Today, many educated Indians scoff at their own heritage. Children grow up calling the Ramayana and Mahabharata “myths” while learning to treat other traditions as fact. This internalised inferiority, more than any foreign force, threatens our continuity.

Time Capsules: Our Early Response

India’s early attempts to preserve memory were symbolic but flawed. In 1973, the “Kalpaatra” time capsule was buried under the Red Fort by Prime Minister Indira Gandhi to commemorate 25 years of independence. It was later exhumed amid controversy for political bias. But the intent was noteworthy; it recognised the fragility of memory.

Since then, time capsules have been used by schools, states, and institutions to record local achievements. They reflect a shared anxiety: unless we deliberately preserve our history, it will be rewritten or forgotten.

From Capsules to Clouds: The Digital Revolution

Physical capsules are relics. Today, India stands at the edge of a data revolution. National Data Centres in Delhi, Pune, Hyderabad, and Bhubaneswar now manage billions of records. Government and private efforts have turned India into a rising “Data Centre Hub.” But this infrastructure must serve more than bureaucratic functions—it must protect our civilisational core.

It’s time for a paradigm shift in our approach to historical preservation. We must move from nostalgic archiving to a more strategic, verified, and digital documentation of our history. This shift is not just desirable, but necessary for the preservation of our civilisational memory.

The Problems We Face

Political Bias and Censorship. History is too often rewritten for electoral gains or ideological agendas.

Fragmentation. Archives are scattered across institutions, states, and private collections—making comprehensive research nearly impossible.

Neglect of Oral and Vernacular Traditions. India’s richest memories exist outside formal scripts, yet our systems ignore them.

Security Vulnerabilities. Digital archives are prone to hacking, corruption, and political manipulation without strong safeguards.

Lack of Public Awareness. Archiving isn’t just an academic issue. It’s a national one, but most people don’t know or care.

A National Blueprint for Preserving Truth

Establish a National Civilisational Data Centre. An independent institution must collect, verify, digitise, and preserve: –

  • Ancient inscriptions, manuscripts, and copper plates.
  • Temple records, genealogies, and family lineages, such as those maintained for centuries by pandas in places like Haridwar, Pehowa, Hoshiarpur, Srinagar, and others.
  • Oral traditions in regional languages, cross-verified with archaeological and community evidence.

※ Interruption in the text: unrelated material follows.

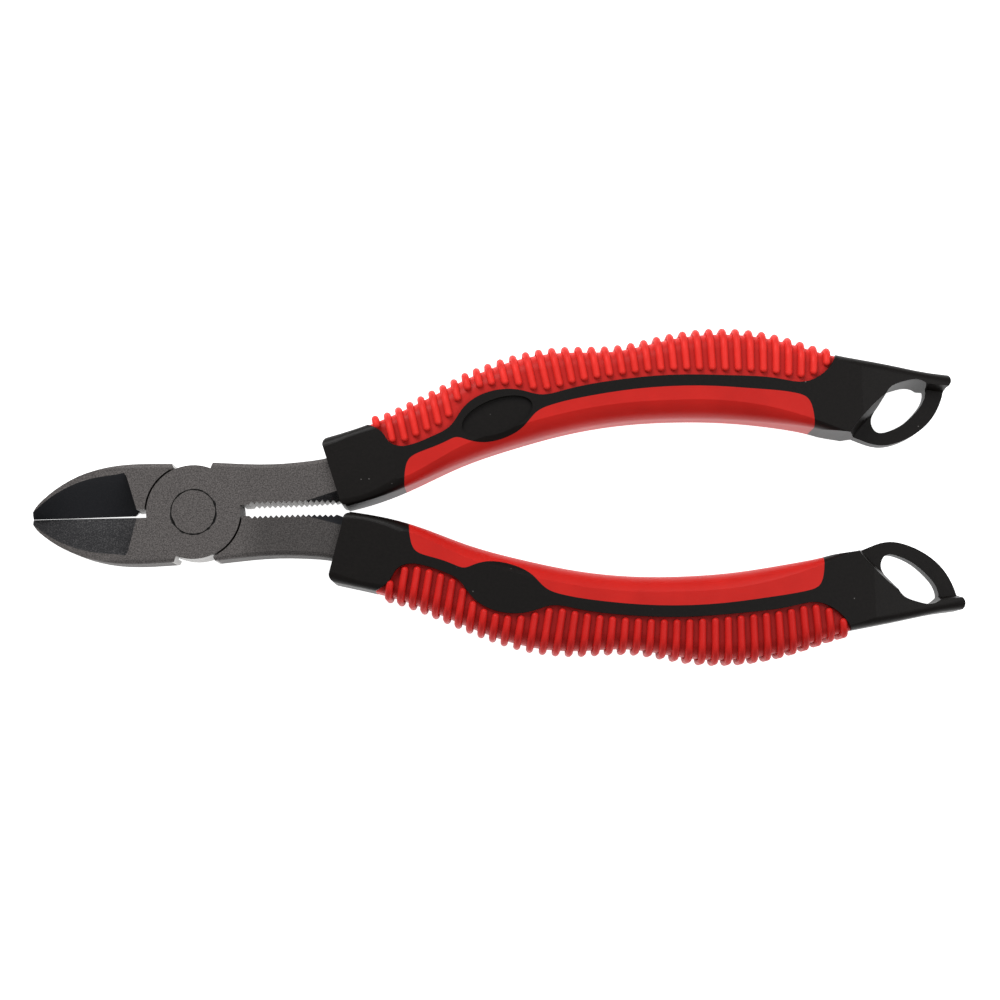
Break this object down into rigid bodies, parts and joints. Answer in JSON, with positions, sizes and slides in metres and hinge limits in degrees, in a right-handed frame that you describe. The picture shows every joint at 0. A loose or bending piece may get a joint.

Implement Digital Verification and Redundancy

  • Use metadata to log the source, time, region, and content type.
  • Store backup versions offline and in secure physical formats.
  • Track version history transparently to prevent quiet edits or deletions.
  • Expand the Scope of “Primary Sources”
  • Accept oral histories, folk traditions, ritual practices, and community records.
  • Include photographs, audio clips, and videos of festivals, rituals, and significant events.

Create Public Oversight Mechanisms

Open-source platforms should allow scholars and citizens to access and challenge records.

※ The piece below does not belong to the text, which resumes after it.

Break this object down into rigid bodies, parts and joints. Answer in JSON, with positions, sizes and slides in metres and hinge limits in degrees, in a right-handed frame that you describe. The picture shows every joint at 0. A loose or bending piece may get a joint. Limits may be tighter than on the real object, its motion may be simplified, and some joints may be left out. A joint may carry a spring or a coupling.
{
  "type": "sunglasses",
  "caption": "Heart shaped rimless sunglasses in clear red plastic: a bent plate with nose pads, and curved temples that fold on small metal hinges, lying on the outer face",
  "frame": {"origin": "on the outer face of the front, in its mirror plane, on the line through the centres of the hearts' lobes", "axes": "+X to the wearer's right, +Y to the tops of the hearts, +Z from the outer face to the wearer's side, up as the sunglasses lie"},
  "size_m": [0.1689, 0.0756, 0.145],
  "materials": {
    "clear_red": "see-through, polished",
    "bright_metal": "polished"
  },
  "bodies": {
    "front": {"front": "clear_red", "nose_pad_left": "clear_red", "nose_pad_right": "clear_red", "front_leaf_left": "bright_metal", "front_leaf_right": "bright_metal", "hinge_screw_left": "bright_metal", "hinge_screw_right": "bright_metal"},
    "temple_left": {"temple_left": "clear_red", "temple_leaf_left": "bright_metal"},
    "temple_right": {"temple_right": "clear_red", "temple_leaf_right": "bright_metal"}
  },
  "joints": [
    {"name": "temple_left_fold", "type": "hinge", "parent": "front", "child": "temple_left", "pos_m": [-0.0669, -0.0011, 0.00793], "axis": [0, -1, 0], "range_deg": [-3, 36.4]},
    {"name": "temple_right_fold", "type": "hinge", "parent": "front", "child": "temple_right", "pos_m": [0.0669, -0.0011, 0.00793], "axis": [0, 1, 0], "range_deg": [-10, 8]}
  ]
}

Independent audits must verify content integrity.

Use Emerging Technologies: Blockchain and AI

  • Blockchain ensures integrity and traceability.
  • AI can connect fragmented datasets across languages and timelines, but must not rewrite the narrative.

Institutionalise Civilisational Time Capsules

  • Every five to ten years, curated digital (and physical) time capsules should capture major events, local histories, and community insights.
  • These must go beyond official events to include evolving beliefs, customs, and lived experiences.

Reform Education: Teach Itihasa, Not “Myth”

  • Indian epics and history should be taught as Itihasa, researched, remembered, and rooted in evidence.
  • Teachers must be trained to identify and challenge colonial and Eurocentric biases in pedagogy.

Partner with Global Institutions

  • Collaborate with the British Library, Library of Congress, and UNESCO to adopt best archival practices and restore displaced records.
  • International peer review brings both rigour and respect.

The Mission Ahead: Reclaiming Memory, Restoring Respect

India’s past is not a forgotten story; it is a buried truth waiting to be retrieved, verified, and honoured. This is not just a Project for scholars or government institutions. It is a task for every citizen.

Let us build data centres not just for industry, but for identity. Let us preserve not propaganda, but memory. Let us archive not apologies, but achievements.

If we fail to respect our own history, no one else will. The day India learns to regard her own memory with the same seriousness others reserve for theirs, she will no longer be a post-colonial nation clinging to borrowed narratives; she will be a civilisational force, proud and self-defined.

Let the distortions fade. Let the facts rise. Let the age of documented truth begin.